Subsequently Ra sent for Thoth and when he arrived in his presence, he invited him to follow him to a place called “Tuat”, that is Hell or Other World, in whose lands he had decided to make his light shine. When they got there, he told Thoth, the Scribe of Truth, to write down on tablets the names of all who would come there and punish those who had sinned against him. And he gave Thoth the power to dispose absolutely of all the beings of the Tuat. Ra detested the wicked and therefore arranged to keep them away from himself. Thus Thoth became his vicar, acting in his stead, and “Vicar of Ra” was his name. It gave him the power to send messengers (hab), so that Ibis (habi) was created. Everything Thoth had done would have been good (khen), so Thoth’s bird Tekni came to light. It gave Thoth the power to embrace (anh) the heavens, so the moon god (Aah) was born. It also gave Thoth the power to repel (anan) the Northern Peoples, so Thoth’s dog-headed monkey was created. Finally, Ra told Thoth that he would take his place before those who had a habit of worshiping Ra and that they would pray to him as God. So Ra’s abdication was complete.

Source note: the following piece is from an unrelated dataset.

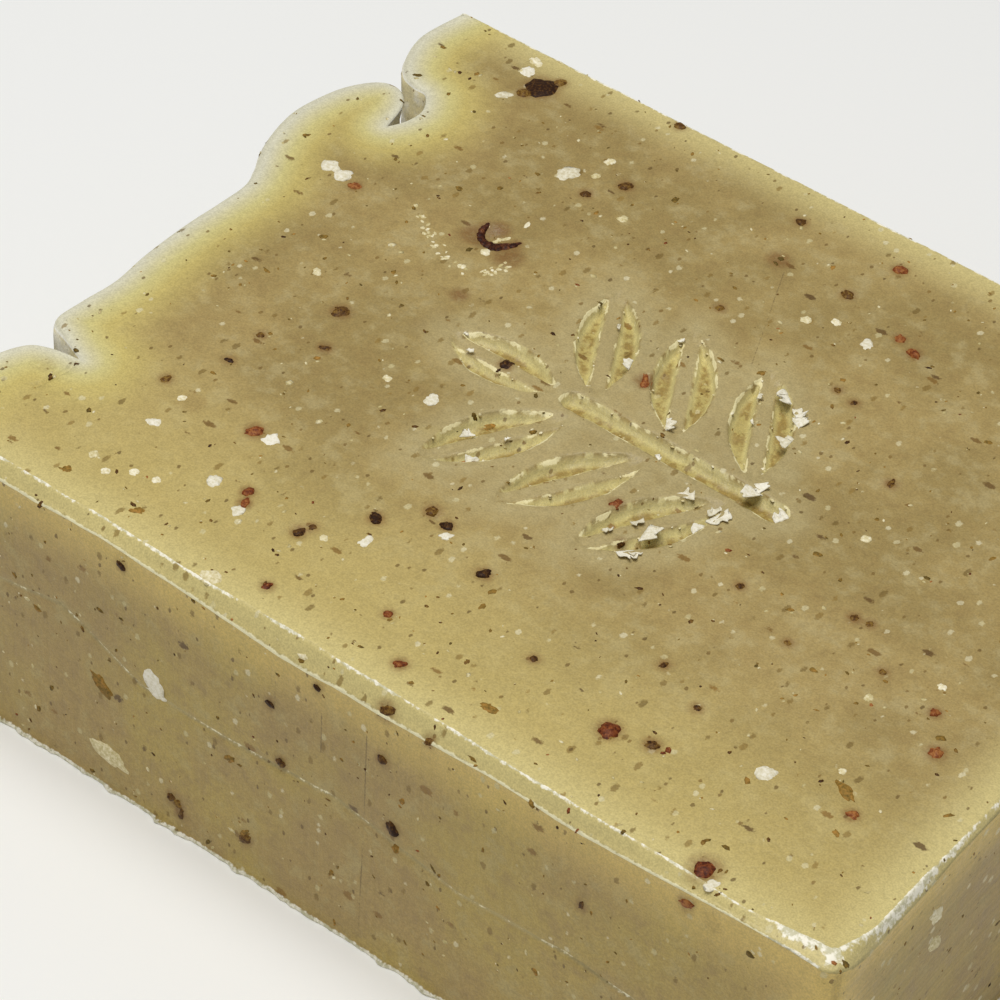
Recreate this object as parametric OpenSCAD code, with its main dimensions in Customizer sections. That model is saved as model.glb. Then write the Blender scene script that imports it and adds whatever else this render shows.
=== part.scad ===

In the following fragmentary texts, we are told how a man can benefit from the recitation of this legend. He must proclaim that the soul that animated Ra was the soul of the Ancient and that it is so with Shu, Khnemu, Heh, and the others. Then he must proclaim that he himself is Ra and pronounce his word of power Hekau. If he recites the Chapter correctly, he will be able to live in the Other World and will be feared more there than on this earth. A column adds that he must wear new linen clothes and wash well in the Nile water; he must wear white sandals and his body must be anointed with sacred oil. He must burn incense in a censer and the image of Maat (Truth) must be painted on his tongue with green paint. These rules apply to both the layman and the cleric.